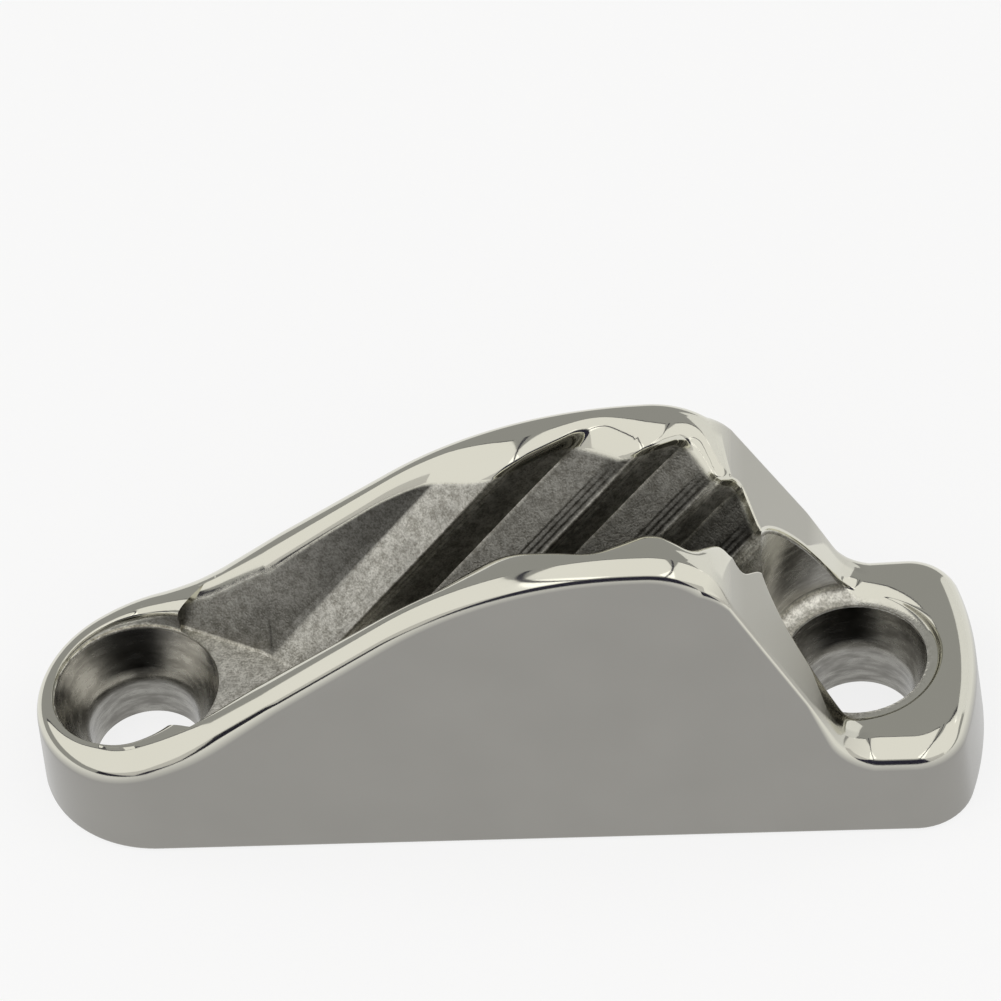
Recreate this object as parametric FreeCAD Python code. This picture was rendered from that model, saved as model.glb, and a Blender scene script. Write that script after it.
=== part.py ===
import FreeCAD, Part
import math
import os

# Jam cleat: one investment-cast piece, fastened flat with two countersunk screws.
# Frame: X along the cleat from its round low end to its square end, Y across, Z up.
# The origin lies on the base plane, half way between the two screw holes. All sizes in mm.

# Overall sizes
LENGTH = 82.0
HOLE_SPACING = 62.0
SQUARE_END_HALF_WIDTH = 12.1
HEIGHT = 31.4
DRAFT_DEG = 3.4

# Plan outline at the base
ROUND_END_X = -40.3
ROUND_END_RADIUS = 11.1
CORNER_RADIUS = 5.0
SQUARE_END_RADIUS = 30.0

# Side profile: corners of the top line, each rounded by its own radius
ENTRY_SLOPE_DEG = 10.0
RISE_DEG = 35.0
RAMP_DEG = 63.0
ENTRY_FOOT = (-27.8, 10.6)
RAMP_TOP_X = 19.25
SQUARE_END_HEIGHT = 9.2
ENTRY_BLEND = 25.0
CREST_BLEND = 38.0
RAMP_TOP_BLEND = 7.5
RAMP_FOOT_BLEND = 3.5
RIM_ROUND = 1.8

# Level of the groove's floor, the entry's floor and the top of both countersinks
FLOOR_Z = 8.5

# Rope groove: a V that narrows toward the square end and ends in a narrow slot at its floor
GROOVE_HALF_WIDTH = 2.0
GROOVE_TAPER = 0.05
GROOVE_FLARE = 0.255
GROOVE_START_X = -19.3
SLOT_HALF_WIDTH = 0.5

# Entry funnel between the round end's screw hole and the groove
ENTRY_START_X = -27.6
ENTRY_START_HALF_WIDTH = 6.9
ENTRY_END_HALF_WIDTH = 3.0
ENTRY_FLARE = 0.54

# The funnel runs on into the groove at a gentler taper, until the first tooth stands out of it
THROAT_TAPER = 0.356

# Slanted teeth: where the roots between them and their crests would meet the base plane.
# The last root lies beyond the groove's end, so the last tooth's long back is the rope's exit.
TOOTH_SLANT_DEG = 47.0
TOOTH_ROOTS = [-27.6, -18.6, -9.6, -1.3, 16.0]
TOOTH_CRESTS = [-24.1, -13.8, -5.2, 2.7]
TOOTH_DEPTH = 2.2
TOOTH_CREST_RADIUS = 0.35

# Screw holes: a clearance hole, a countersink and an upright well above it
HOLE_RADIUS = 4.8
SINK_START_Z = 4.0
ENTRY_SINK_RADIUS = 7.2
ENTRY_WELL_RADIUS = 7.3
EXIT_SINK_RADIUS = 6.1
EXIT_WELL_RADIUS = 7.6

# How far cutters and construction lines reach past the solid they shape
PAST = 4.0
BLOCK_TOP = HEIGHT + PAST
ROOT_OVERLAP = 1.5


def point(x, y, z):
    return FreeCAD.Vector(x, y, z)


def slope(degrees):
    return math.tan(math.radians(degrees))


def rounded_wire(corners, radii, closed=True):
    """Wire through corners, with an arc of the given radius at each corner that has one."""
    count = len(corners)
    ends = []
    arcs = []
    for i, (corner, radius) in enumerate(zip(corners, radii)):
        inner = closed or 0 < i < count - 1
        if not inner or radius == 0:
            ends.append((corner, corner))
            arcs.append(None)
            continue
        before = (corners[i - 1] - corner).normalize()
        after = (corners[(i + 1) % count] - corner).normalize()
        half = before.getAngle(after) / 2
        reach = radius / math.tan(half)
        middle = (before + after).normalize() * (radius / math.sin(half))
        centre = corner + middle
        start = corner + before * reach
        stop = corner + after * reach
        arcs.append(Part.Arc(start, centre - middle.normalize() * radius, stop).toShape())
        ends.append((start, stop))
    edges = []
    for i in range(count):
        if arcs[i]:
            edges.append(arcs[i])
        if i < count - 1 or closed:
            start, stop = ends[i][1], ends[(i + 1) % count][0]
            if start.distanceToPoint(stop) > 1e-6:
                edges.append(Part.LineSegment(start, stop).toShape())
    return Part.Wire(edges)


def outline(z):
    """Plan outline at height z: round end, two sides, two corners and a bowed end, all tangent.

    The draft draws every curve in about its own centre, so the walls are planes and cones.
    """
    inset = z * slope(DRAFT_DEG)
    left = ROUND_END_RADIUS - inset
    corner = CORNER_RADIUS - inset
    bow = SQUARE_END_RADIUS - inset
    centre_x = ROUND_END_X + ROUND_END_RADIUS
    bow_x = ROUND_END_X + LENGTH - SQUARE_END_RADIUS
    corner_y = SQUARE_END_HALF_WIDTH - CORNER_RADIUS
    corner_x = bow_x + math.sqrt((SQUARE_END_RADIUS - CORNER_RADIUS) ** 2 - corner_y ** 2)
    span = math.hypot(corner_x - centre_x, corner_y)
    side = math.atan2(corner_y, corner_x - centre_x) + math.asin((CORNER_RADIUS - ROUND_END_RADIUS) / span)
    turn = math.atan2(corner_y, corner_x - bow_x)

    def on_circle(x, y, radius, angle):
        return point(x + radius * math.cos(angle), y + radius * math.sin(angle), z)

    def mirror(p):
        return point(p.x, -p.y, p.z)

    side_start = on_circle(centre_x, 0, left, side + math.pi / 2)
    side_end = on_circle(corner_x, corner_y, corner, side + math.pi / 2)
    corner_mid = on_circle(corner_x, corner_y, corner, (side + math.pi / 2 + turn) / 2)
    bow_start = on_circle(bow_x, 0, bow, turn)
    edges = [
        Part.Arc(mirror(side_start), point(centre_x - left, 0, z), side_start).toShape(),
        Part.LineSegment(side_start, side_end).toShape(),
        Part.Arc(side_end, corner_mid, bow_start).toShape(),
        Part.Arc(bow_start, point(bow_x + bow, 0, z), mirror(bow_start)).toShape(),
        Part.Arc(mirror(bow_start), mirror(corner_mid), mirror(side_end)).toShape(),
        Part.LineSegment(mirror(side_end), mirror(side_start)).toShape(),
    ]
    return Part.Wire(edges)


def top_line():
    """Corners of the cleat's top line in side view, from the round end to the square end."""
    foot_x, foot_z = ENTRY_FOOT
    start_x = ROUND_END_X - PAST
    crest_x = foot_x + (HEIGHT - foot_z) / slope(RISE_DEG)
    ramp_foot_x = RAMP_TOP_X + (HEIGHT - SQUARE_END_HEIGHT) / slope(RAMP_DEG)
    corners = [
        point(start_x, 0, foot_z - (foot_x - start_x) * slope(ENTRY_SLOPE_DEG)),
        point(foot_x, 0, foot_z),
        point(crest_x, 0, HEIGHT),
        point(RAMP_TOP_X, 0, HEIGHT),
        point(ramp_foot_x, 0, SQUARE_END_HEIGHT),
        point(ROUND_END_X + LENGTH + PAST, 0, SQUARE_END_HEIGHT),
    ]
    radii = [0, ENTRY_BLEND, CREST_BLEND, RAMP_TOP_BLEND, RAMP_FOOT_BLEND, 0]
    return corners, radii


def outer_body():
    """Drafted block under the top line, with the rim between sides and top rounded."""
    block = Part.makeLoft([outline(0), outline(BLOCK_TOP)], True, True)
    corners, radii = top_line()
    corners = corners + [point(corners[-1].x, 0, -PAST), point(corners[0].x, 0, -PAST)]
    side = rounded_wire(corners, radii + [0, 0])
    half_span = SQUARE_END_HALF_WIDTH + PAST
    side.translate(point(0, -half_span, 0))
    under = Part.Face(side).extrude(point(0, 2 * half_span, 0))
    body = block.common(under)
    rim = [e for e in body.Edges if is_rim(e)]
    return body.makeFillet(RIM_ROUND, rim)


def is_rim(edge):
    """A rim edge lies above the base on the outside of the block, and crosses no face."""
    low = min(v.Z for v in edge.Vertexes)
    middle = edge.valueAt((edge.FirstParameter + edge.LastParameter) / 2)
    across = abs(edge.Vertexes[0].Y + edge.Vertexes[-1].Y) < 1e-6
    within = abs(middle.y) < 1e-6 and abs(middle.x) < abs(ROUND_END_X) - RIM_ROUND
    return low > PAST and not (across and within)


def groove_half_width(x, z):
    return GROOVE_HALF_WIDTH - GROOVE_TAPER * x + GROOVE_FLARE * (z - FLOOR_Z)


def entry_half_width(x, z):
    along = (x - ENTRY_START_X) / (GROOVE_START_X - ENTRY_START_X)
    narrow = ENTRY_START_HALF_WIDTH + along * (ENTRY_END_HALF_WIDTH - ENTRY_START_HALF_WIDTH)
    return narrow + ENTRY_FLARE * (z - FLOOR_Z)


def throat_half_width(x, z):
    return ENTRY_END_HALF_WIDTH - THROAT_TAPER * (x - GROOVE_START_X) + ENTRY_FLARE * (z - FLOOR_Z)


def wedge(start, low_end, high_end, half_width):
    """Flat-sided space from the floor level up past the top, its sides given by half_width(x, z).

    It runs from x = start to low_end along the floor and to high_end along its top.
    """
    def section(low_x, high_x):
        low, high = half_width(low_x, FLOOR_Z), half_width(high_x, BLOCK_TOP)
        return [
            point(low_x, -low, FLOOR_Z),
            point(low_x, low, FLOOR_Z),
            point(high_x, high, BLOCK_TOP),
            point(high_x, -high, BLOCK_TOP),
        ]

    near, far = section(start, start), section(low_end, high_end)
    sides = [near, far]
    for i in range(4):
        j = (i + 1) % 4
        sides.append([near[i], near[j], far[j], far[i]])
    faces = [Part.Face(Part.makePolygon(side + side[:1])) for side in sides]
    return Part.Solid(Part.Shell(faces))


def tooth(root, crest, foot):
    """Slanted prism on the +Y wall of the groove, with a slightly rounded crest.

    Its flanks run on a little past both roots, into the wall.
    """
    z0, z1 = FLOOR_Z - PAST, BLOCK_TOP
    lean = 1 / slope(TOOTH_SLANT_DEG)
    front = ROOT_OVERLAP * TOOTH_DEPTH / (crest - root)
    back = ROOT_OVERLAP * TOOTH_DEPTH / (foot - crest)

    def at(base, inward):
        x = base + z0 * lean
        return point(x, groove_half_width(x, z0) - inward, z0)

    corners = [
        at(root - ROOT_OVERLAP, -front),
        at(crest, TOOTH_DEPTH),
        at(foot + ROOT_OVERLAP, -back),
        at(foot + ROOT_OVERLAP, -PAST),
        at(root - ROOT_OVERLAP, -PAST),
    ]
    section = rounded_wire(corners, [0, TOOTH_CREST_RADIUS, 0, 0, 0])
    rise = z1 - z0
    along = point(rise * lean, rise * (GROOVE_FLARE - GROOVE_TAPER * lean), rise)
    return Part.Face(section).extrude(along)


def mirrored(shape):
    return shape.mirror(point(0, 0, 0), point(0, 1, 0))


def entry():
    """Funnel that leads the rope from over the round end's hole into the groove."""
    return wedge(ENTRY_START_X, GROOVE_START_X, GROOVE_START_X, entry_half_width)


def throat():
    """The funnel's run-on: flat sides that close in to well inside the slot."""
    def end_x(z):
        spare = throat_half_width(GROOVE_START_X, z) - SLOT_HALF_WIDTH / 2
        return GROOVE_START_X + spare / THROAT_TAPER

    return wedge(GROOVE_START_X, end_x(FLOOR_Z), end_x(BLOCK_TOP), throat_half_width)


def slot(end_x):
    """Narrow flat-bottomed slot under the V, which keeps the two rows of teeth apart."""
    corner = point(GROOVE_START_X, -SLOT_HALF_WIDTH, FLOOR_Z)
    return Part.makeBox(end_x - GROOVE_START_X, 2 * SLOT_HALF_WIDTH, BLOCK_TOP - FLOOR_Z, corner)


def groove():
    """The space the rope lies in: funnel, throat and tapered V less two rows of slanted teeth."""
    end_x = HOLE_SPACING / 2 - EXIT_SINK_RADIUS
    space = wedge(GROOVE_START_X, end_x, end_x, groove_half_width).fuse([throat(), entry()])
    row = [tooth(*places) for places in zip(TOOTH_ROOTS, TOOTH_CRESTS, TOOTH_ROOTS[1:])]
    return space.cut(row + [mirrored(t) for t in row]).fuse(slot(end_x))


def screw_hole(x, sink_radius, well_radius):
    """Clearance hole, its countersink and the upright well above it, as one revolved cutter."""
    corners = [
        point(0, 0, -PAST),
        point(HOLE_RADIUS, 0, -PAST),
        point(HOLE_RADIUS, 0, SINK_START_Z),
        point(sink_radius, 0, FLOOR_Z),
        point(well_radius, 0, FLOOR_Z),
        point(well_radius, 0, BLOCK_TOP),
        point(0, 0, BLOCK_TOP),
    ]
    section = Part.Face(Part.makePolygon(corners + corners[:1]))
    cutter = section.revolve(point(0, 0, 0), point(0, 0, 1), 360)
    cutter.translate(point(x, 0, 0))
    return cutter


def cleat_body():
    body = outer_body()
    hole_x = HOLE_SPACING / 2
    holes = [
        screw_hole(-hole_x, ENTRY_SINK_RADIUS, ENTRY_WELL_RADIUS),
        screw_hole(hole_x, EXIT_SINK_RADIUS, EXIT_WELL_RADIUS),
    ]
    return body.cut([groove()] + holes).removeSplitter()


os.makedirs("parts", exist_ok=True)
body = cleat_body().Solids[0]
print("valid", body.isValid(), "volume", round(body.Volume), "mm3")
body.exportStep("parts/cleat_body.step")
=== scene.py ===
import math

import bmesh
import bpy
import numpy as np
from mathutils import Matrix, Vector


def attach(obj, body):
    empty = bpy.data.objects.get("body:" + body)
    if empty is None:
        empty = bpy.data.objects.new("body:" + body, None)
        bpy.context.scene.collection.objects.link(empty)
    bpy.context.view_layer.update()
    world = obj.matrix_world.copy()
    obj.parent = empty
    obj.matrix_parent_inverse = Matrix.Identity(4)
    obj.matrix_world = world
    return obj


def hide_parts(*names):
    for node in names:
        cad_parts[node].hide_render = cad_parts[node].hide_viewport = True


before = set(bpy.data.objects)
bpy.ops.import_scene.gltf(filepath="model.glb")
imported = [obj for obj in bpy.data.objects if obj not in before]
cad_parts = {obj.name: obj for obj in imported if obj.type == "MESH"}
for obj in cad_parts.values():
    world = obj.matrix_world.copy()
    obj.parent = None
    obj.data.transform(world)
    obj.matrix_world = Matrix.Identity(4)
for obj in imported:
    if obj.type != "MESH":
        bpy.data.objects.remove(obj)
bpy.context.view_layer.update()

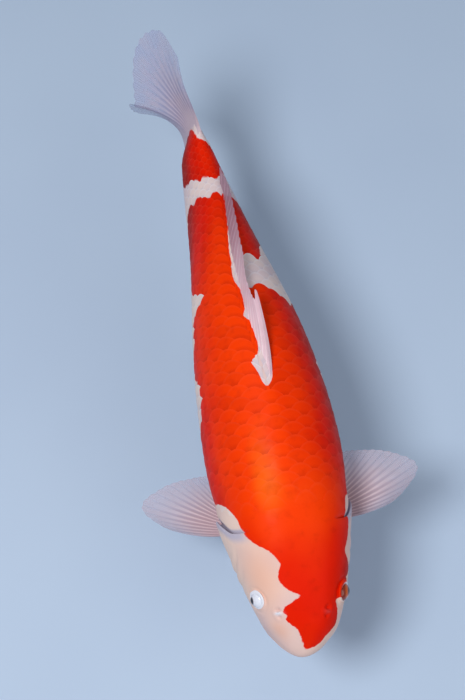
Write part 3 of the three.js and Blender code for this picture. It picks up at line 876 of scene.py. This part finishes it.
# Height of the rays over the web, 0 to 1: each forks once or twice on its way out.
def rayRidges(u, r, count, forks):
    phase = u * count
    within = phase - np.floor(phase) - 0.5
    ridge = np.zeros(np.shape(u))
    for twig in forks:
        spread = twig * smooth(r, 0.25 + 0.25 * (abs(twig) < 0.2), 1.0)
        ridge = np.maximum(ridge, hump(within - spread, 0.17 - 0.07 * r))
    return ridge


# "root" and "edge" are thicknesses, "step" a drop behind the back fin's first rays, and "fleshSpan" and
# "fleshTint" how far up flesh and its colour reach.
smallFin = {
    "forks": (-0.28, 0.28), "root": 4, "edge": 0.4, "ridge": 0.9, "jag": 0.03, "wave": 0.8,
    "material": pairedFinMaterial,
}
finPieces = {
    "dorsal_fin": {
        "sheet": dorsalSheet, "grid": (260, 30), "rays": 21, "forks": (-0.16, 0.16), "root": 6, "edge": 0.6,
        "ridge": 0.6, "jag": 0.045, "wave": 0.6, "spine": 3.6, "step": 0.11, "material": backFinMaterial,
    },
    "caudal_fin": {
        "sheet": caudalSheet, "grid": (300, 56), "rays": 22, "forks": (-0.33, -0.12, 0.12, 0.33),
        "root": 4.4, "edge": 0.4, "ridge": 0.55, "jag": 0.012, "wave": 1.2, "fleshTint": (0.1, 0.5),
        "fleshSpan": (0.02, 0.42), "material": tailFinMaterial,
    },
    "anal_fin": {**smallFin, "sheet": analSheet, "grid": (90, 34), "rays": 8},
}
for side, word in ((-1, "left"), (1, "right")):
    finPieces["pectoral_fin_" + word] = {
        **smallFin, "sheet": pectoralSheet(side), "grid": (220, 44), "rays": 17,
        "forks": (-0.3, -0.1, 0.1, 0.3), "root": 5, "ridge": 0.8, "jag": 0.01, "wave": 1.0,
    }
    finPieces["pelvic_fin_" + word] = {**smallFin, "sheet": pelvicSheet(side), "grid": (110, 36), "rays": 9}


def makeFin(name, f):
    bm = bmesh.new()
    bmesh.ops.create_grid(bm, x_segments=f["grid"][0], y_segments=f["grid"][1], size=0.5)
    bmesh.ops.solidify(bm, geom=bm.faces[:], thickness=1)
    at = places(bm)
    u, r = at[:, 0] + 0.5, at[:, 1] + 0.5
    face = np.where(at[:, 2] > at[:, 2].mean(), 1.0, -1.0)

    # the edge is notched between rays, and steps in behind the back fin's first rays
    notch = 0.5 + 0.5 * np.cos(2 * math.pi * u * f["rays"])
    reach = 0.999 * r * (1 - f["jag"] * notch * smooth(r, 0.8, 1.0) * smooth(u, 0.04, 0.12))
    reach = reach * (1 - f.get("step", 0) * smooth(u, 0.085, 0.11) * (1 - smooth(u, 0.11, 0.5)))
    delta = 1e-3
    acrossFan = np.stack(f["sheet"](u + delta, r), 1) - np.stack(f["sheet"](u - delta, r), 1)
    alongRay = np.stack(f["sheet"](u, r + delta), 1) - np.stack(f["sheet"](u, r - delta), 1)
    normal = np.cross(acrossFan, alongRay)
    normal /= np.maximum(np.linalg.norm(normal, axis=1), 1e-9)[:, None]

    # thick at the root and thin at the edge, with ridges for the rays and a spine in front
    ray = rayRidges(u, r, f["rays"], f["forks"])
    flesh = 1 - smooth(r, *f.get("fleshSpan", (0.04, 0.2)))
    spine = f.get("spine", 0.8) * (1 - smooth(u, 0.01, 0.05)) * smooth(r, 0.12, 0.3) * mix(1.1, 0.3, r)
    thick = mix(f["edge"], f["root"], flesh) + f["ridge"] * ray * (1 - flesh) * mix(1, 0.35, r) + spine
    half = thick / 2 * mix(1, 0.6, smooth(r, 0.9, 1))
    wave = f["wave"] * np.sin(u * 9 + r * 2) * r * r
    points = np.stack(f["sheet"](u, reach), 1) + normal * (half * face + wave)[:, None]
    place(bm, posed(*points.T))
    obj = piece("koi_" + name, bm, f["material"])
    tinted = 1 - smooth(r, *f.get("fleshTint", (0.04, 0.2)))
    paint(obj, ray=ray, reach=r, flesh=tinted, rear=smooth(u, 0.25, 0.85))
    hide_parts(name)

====

→ **Your goal**: Taking the records above, retype every line from the one with "section = Part.Face(Part.makePolygon(corners" down to the one with "before = set(bpy.data.objects)", exactly and with nothing else.

→ **Result of the exercise**:
    section = Part.Face(Part.makePolygon(corners + corners[:1]))
    cutter = section.revolve(point(0, 0, 0), point(0, 0, 1), 360)
    cutter.translate(point(x, 0, 0))
    return cutter


def cleat_body():
    body = outer_body()
    hole_x = HOLE_SPACING / 2
    holes = [
        screw_hole(-hole_x, ENTRY_SINK_RADIUS, ENTRY_WELL_RADIUS),
        screw_hole(hole_x, EXIT_SINK_RADIUS, EXIT_WELL_RADIUS),
    ]
    return body.cut([groove()] + holes).removeSplitter()


os.makedirs("parts", exist_ok=True)
body = cleat_body().Solids[0]
print("valid", body.isValid(), "volume", round(body.Volume), "mm3")
body.exportStep("parts/cleat_body.step")
=== scene.py ===
import math

import bmesh
import bpy
import numpy as np
from mathutils import Matrix, Vector


def attach(obj, body):
    empty = bpy.data.objects.get("body:" + body)
    if empty is None:
        empty = bpy.data.objects.new("body:" + body, None)
        bpy.context.scene.collection.objects.link(empty)
    bpy.context.view_layer.update()
    world = obj.matrix_world.copy()
    obj.parent = empty
    obj.matrix_parent_inverse = Matrix.Identity(4)
    obj.matrix_world = world
    return obj


def hide_parts(*names):
    for node in names:
        cad_parts[node].hide_render = cad_parts[node].hide_viewport = True


before = set(bpy.data.objects)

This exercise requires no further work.